One option is to use a while loop.

?

Let's think in more detail about the differences between the for and while loops.

The difference between for and while loops is how we determine when to stop going round and round the loop.

In the case of the for loop, we have a predefined number of passes through the loop - one for each listed value of the counter variable. So a loop that rolls a virtual "dice" 4 times might look like this:

>> for i=1:4
>>      x(i) = randi(6);% roll a virtual dice by picking a random integer from 1 to 6
>> end

I know that I will have to pass through the for loop 4 times:

... and then stop.

You can think of the for loop as a kind of list, where everything it needs to do is laid out in advance.

In contrast, a while loop doesn't have a predefined list of iterations. It loops round and round indefinitely until some criterion is met.

>>> More while loops in the Getting Started Guide, section 5

>>> More while loops in the Stormy Attaway book chapter 5



Exercises

Say I would like to find out the distribution of the number of dicerolls needed to score a 1 for dice with 4,6,8,12 and 20 sides (these are the only dice shapes that are Platonic Solids - see Wikipedia if intrigued!)

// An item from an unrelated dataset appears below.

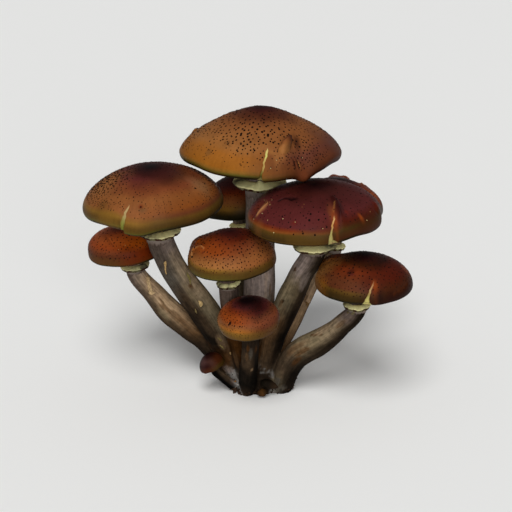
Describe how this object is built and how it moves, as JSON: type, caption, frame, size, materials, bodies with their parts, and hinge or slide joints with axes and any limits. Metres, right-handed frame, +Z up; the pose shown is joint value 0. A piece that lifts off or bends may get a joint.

Can you modify your while to simulate rolling the 4 sided dice until I get a 1?

?

Why am I using the number 1 not the number 6 here by the way?

?

Now, I would like to find out the distribution of the number of rolls needed to score a 1 on each dice.

To do this I will need to roll each dice until I get a 1 lots of times. Think of this as an experiment with 10000 trials. On each 'trial' I roll the dice until I get a 1, and the outcome of the trial is the number of rolls requires.

My while loop runs one trial.

Can you figure out how to make 10000 trials by embedding the while loop in a for loop?

?

Run the whole experiment for each of the Platonic dice and in each case plot a histogram of the number of rolls needed to get a 1.

What is the most common number of rolls needed for each dice?

What do you notice about the distributions for the different dice?